Attualità
Uccide la moglie e viene assolto. La sentenza del patriarcato
Il caso Gozzini e gli scandalosi precedenti che ci fanno riflettere sulla struttura della nostra società
Gaia Giarrusso | 14 dicembre 2020

Via Lombroso, Brescia, notte del 3 ottobre 2019.

Sono questi il luogo e la data in cui si è consumato un terribile femminicidio che vede come protagonisti Antonio Gozzini, il carnefice, e sua moglie Cristina Maioli, la vittima. Durante la notte l’uomo ha prima colpito la congiunta alla testa per poi accoltellarla sia alla gola che alle gambe. Gozzini soffriva di depressione, infatti la moglie avrebbe voluto farlo curare. Egli aveva però rifiutato le richieste della moglie, covando così in sé una forte gelosia ingiustificata che è giunta al culmine con l’omicidio, avvenuto durante un raptus incontrollato.

Assoluzione

Così dunque il processo riguardo il caso che si teneva da ormai più di un anno ha raggiunto una sentenza: Gozzini è stato assolto poiché si è trovato in «un vero e proprio delirio di gelosia», parole del consulente della Procura nella relazione in cui sosteneva l’incapacità dell’imputato di partecipare al processo, aggiungendo che «al momento dell’omicidio l’uomo era affetto da un disturbo delirante tale da escludere totalmente la capacità di intendere e di volere». Quindi la Corte d’Assise di Brescia ha prosciolto l’uomo dall’accusa di omicidio aggravato, nonostante il pubblico ministero l’avesse preferito condannarlo all’ergastolo.

Reazioni

Questa sentenza ha da subito suscitato forti reazioni che si sono viste in disaccordo con il risultato del processo.
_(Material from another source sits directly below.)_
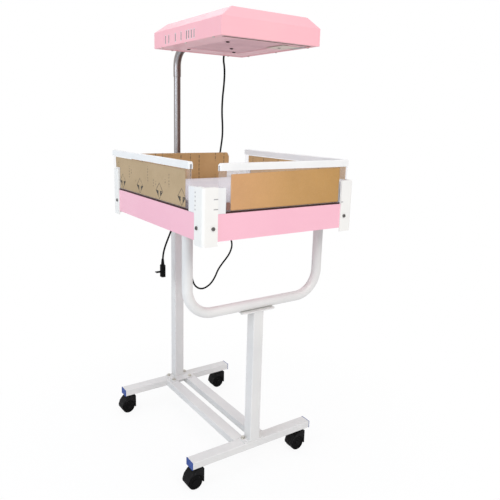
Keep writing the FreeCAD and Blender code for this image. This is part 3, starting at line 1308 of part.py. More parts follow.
# Check and export
doc.recompute()
os.makedirs("parts", exist_ok=True)
faulty = [thing.Name for thing in doc.Objects if "Invalid" in thing.State or "Error" in thing.State]
faulty += [thing.Label for thing in parts if thing.Shape.isNull() or not thing.Shape.isValid()]
if faulty:
    raise RuntimeError(f"not sound: {faulty}")
if len({thing.Label for thing in parts}) != len(parts):
    raise RuntimeError("two sub-parts share a name")
whole = FreeCAD.BoundBox()
for thing in parts:
    thing.Shape.exportStep(f"parts/{thing.Label}.step")
    if thing.Label not in ("supply_cord", "mains_plug"):
        whole.add(thing.Shape.BoundBox)
expected = path.Shape.Length * math.pi * d.CordRad.value ** 2
print(f"{len(parts)} sub-parts")
print(f"X {whole.XMin:.2f} {whole.XMax:.2f}  Y {whole.YMin:.2f} {whole.YMax:.2f}  Z {whole.ZMin:.2f} {whole.ZMax:.2f}")
print(f"cord {path.Shape.Length:.1f} long, volume {cord.Shape.Volume / expected:.4f} of expected, radius {tightest:.1f}")
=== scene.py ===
import math

import bmesh
import bpy
from mathutils import Matrix, Vector, noise


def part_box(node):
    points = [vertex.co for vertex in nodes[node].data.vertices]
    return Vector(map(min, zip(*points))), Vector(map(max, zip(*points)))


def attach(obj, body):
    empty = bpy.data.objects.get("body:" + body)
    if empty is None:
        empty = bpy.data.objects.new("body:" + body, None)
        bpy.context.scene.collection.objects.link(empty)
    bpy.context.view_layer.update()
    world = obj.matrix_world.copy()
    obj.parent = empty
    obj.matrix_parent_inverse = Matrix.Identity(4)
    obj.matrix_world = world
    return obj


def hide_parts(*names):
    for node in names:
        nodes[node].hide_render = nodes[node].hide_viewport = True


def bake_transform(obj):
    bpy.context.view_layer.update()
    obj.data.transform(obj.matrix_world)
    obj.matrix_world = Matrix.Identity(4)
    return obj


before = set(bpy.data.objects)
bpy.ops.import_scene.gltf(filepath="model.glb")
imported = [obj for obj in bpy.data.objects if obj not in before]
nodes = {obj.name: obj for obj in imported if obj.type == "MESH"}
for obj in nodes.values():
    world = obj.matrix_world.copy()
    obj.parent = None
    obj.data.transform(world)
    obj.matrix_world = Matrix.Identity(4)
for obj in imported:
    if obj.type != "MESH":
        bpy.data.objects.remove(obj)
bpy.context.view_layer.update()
scene = bpy.context.scene

MM = 0.001


# Camera at the photograph's place

PHOTO_SIZE = 500  # pixels, both ways
SENSOR = 36  # millimetres, both ways


def place_camera():
    """The camera that was fitted to the photograph; focal length and centre are in its pixels."""
    place = Vector((-0.9708035, -1.5637021, 1.1467783))
    yaw, pitch, roll = 0.5899, 0.2167, 0.0239
    focal, centre_x, centre_y = 545.2287, 239.0836, 240.1737
    forward = Vector((math.sin(yaw) * math.cos(pitch), math.cos(yaw) * math.cos(pitch), -math.sin(pitch)))
    right = Vector((math.cos(yaw), -math.sin(yaw), 0))
    up = right.cross(forward)
    turned_right = right * math.cos(roll) + up * math.sin(roll)
    turned_up = up * math.cos(roll) - right * math.sin(roll)
    data = bpy.data.cameras.new("camera")
    data.sensor_width = SENSOR
    data.sensor_height = SENSOR
    data.sensor_fit = "HORIZONTAL"
    data.lens = focal * SENSOR / PHOTO_SIZE
    data.shift_x = (PHOTO_SIZE / 2 - centre_x) / PHOTO_SIZE
    data.shift_y = (centre_y - PHOTO_SIZE / 2) / PHOTO_SIZE
    data.clip_end = 30
    camera = bpy.data.objects.new("camera", data)
    scene.collection.objects.link(camera)
    turn = Matrix((turned_right, turned_up, -forward)).transposed()
    camera.matrix_world = Matrix.Translation(place) @ turn.to_4x4()
    scene.camera = camera


place_camera()


# Material helpers

class Shader:
    """A principled material with helpers that add procedural detail."""

    def __init__(self, name, color, roughness=0.5, metallic=0.0, **inputs):
        self.material = bpy.data.materials.new(name)
        self.material.use_nodes = True
        self.tree = self.material.node_tree
        self.tree.nodes.clear()
        self.output = self.add("ShaderNodeOutputMaterial")
        self.body = self.add("ShaderNodeBsdfPrincipled")
        self.link(self.body.outputs[0], self.output.inputs[0])
        self.body.inputs["Base Color"].default_value = (*color, 1)
        self.body.inputs["Roughness"].default_value = roughness
        self.body.inputs["Metallic"].default_value = metallic
        for socket, value in inputs.items():
            self.body.inputs[socket.replace("_", " ")].default_value = value
        self.coordinates = None

    def add(self, kind, **properties):
        node = self.tree.nodes.new(kind)
        for key, value in properties.items():
            setattr(node, key, value)
        return node

    def link(self, start, end):
        self.tree.links.new(start, end)

    def where(self, stretch=(1, 1, 1)):
        """Object coordinates, stretched along the axes."""
        if self.coordinates is None:
            self.coordinates = self.add("ShaderNodeTexCoord")
        mapping = self.add("ShaderNodeMapping")
        mapping.inputs["Scale"].default_value = stretch
        self.link(self.coordinates.outputs["Object"], mapping.inputs["Vector"])
        return mapping.outputs[0]

    def noise(self, scale, detail=4, stretch=(1, 1, 1), roughness=0.55):
        node = self.add("ShaderNodeTexNoise")
        node.inputs["Scale"].default_value = scale
        node.inputs["Detail"].default_value = detail
        node.inputs["Roughness"].default_value = roughness
        self.link(self.where(stretch), node.inputs["Vector"])
        return node.outputs["Fac"]

    def ramp(self, value, stops):
        """A colour ramp through (position, colour) stops."""
        node = self.add("ShaderNodeValToRGB")
        elements = node.color_ramp.elements
        while len(elements) < len(stops):
            elements.new(0.5)
        for element, (position, color) in zip(elements, stops):
            element.position = position
            element.color = (*color, 1)
        self.link(value, node.inputs[0])
        return node.outputs[0]

    def scaled(self, value, low, high, start=0.3, end=0.7):
        node = self.add("ShaderNodeMapRange")
        node.inputs["From Min"].default_value = start
        node.inputs["From Max"].default_value = end
        node.inputs["To Min"].default_value = low
        node.inputs["To Max"].default_value = high
        self.link(value, node.inputs["Value"])
        return node.outputs[0]

    def mix(self, factor, first, second, blend="MIX"):
        node = self.add("ShaderNodeMix", data_type="RGBA", blend_type=blend)
        for socket, value in ((0, factor), (6, first), (7, second)):
            if isinstance(value, (int, float)):
                node.inputs[socket].default_value = value
            elif isinstance(value, tuple):
                node.inputs[socket].default_value = (*value, 1)
            else:
                self.link(value, node.inputs[socket])
        return node.outputs[2]

    def math(self, operation, first, second=0.0, third=0.0):
        node = self.add("ShaderNodeMath", operation=operation)
        for socket, value in enumerate((first, second, third)):
            if isinstance(value, (int, float)):
                node.inputs[socket].default_value = value
            else:
                self.link(value, node.inputs[socket])
        return node.outputs[0]

    def axes(self):
        """Object coordinates as three separate values."""
        node = self.add("ShaderNodeSeparateXYZ")
        self.link(self.where(), node.inputs[0])
        return node.outputs

    def color(self, value):
        self.link(value, self.body.inputs["Base Color"])
        return self

    def rough(self, low, high, scale, detail=4, stretch=(1, 1, 1)):
        self.link(self.scaled(self.noise(scale, detail, stretch), low, high), self.body.inputs["Roughness"])
        return self

    def bump(self, height, strength=0.3, distance=0.0004):
        node = self.add("ShaderNodeBump")
        node.inputs["Strength"].default_value = strength
        node.inputs["Distance"].default_value = distance
        self.link(height, node.inputs["Height"])
        self.link(node.outputs[0], self.body.inputs["Normal"])
        return self

    def mottled(self, color, other, scale=8, detail=5, low=0.35, high=0.65):
        """Base colour that wanders between two tones."""
        return self.color(self.ramp(self.noise(scale, detail), ((low, color), (high, other))))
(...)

Antonella Veltri, presidente della Rete D.i.Re commenta «ci lascia esterrefatte» aggiungendo che si trattasse di «pregiudizi sessisti e di una visione patriarcale dei ruoli di genere, per cui il marito-padrone può "punire" la moglie, nel sistema giudiziario italiano»; il senatore Pd Mauro Laus aggiunge «inorridisco da uomo»; Fabio Roia, presidente vicario del tribunale di Milano infine aggiunge «desta non poche perplessità», certamente, spiega ancora Roia, «leggendo le poche notizie, sembra che l'uomo sia stato dichiarato incapace di intendere e volere perché i consulenti della difesa hanno riscontrato un vizio totale di mente che certamente non può risiedere negli stati emotivi e passionali, e la gelosia ne è il classico esempio, che per legge, art. 90 c.p., non possono incidere sulla imputabilità».

I precedenti

Il sistema giudiziario italiano però ha già emesso sentenze simili che hanno destabilizzato molte figure importanti come ad esempio con il caso di Michele Castaldo in cui la Corte d’Assise ridusse la sua pena da 30 a 16 anni, nonostante egli avesse ucciso la compagna Olga Matei sempre giustificando l’atto con una «soverchiante tempesta emotiva e passionale», determinata dalla gelosia. Si tratta quindi di sentenze corrette che si basano sulla costituzione e la giustizia o semplicemente di esiti fondati su una società basata su una visione patriarcale?